▸ **Data provided**

————

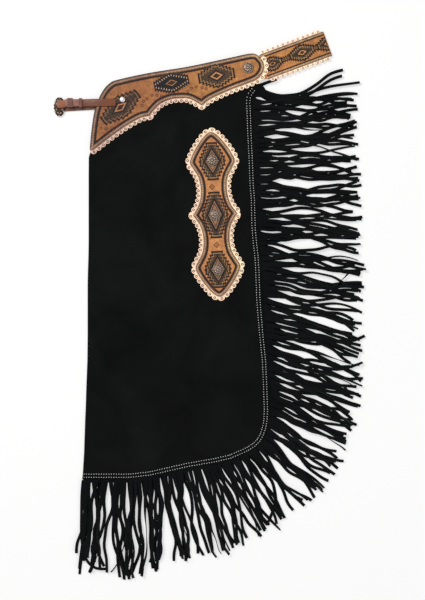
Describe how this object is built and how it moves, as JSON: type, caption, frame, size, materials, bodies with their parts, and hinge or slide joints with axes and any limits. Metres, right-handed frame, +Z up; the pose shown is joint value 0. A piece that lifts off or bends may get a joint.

————

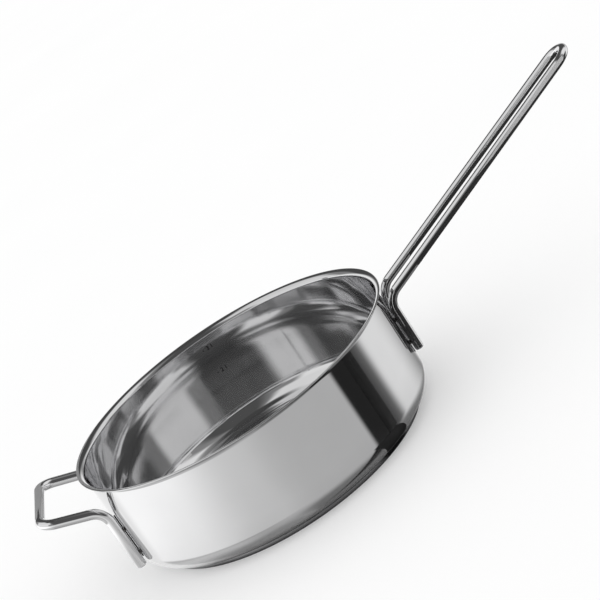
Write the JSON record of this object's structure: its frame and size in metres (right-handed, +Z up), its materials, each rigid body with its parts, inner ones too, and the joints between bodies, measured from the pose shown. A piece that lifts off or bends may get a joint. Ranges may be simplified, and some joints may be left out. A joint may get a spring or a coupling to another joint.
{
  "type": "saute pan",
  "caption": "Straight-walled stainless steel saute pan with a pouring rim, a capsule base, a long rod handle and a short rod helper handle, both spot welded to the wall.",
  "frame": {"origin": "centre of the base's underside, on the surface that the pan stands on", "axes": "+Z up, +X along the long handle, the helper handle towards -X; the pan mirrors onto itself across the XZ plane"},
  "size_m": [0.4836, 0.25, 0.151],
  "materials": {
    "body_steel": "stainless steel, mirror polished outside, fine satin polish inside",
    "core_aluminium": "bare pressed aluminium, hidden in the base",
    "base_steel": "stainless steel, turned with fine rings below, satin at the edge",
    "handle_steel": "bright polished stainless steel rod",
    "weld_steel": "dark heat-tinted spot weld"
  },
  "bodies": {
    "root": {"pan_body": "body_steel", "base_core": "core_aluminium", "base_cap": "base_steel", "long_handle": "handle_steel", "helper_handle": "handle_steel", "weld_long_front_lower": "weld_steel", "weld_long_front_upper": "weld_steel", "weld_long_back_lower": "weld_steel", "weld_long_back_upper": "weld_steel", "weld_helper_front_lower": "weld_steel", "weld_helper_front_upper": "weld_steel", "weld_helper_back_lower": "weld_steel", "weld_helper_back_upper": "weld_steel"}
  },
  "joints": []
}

————

▸ **Your instructions**
Each line in the data that holds the string "lifts" should be found and copied.

▸ **Output below**
Describe how this object is built and how it moves, as JSON: type, caption, frame, size, materials, bodies with their parts, and hinge or slide joints with axes and any limits. Metres, right-handed frame, +Z up; the pose shown is joint value 0. A piece that lifts off or bends may get a joint.
Write the JSON record of this object's structure: its frame and size in metres (right-handed, +Z up), its materials, each rigid body with its parts, inner ones too, and the joints between bodies, measured from the pose shown. A piece that lifts off or bends may get a joint. Ranges may be simplified, and some joints may be left out. A joint may get a spring or a coupling to another joint.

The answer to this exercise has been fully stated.